Tuesday, February 12, 2008

What am I missing?

NAFTA has provided huge benefits to Mexican farmers, so it is really hard to understand their protests. From NY Times:

Last week, tens of thousands of poor Mexican farmers marched down Mexico City’s fancy Paseo de la Reforma demanding that Nafta be reversed, their cows and donkeys occasionally taking a nibble from the grass along the median strip.

...Nafta has already shaken up Mexican farming — mostly for the better. The value of agricultural imports from the United States has doubled since 1994, when tariffs started to gradually decline. Imports of corn have more than doubled by volume.
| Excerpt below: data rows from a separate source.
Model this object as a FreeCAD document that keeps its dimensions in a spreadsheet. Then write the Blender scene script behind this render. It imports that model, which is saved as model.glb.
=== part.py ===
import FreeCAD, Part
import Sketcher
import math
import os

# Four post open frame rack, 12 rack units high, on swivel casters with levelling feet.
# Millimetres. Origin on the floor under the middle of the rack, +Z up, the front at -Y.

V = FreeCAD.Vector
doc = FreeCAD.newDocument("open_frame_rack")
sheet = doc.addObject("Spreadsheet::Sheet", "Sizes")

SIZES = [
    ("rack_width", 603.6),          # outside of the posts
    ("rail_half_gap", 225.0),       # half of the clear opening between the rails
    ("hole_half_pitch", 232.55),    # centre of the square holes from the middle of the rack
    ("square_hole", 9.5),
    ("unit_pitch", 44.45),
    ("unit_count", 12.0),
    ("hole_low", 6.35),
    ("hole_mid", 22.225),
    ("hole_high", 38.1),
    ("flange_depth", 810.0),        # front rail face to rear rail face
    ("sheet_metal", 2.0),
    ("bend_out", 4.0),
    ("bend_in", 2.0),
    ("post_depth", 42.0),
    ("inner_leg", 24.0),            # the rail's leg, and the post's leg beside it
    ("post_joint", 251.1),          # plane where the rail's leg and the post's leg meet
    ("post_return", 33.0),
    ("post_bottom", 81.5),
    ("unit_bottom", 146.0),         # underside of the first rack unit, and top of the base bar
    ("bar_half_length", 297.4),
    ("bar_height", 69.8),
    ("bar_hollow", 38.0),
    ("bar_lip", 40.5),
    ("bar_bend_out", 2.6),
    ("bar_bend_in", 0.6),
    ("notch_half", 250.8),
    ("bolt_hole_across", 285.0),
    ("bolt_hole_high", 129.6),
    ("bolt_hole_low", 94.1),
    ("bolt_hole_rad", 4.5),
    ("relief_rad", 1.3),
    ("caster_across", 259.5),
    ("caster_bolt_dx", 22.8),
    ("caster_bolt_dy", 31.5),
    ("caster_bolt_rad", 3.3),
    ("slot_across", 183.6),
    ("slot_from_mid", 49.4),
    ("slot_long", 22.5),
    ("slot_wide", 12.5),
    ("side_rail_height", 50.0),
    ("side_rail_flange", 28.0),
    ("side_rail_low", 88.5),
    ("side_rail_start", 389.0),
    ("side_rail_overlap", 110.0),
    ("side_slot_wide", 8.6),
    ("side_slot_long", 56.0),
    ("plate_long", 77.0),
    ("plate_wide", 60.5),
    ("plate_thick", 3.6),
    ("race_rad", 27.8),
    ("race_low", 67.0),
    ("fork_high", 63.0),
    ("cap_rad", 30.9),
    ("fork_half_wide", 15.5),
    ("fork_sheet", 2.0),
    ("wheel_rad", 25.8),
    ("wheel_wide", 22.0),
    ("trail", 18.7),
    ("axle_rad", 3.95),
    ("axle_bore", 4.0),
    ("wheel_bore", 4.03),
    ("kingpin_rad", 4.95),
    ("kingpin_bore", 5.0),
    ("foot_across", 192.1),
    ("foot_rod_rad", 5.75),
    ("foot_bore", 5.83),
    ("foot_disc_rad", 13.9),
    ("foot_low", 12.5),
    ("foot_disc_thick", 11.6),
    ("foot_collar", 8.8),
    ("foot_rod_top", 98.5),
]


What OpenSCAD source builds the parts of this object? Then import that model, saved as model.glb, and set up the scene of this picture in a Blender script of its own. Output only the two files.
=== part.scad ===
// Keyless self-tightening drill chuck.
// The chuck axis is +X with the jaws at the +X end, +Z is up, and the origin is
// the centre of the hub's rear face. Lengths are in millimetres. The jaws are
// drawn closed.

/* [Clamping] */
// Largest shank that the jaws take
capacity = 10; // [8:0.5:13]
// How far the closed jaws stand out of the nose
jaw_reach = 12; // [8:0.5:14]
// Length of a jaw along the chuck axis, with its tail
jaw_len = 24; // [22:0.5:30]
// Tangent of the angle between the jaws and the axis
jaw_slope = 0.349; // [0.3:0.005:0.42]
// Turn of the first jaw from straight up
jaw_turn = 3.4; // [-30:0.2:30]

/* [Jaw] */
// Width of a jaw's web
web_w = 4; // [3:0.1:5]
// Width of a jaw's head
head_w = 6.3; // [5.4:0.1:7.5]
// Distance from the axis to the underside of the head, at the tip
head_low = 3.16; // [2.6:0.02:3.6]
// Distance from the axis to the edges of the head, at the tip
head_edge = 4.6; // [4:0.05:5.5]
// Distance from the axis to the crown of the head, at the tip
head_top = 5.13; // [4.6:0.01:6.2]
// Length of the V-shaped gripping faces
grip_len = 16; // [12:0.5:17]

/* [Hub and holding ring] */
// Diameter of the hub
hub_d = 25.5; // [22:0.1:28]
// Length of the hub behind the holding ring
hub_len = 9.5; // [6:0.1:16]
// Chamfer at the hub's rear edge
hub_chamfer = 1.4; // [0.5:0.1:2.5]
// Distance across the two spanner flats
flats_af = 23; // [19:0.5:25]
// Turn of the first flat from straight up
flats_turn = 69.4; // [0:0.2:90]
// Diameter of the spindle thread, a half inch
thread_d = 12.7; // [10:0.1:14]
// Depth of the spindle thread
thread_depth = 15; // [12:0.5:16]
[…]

But this isn’t displacing Mexico’s small-scale farmers. Most corn from the United States is used for feed and doesn’t compete with white corn farmed in Mexico. Mexican corn production is about a third higher than before Nafta came into effect. And cheap American corn is providing cheap feed to Mexico’s livestock farmers.

1 comment:

  1. NAFTA helped lift many Mexican workers out of poverty by rescinding many protectionist government interventions. If I am not mistaken, this included reducing price supports for the agriculture sector and allowing imports of agricultural products (way ahead of the US). In Mexico, this has meant a shrinking Ag. sector and a decline in the derived demand for Ag. labor. Hence the protests.

    On the other hand, it has also reduced the return to physical labor and led to huge increases in female labor force participation. In this regard, they appear to be following the path of many western economies (a bit behind the US).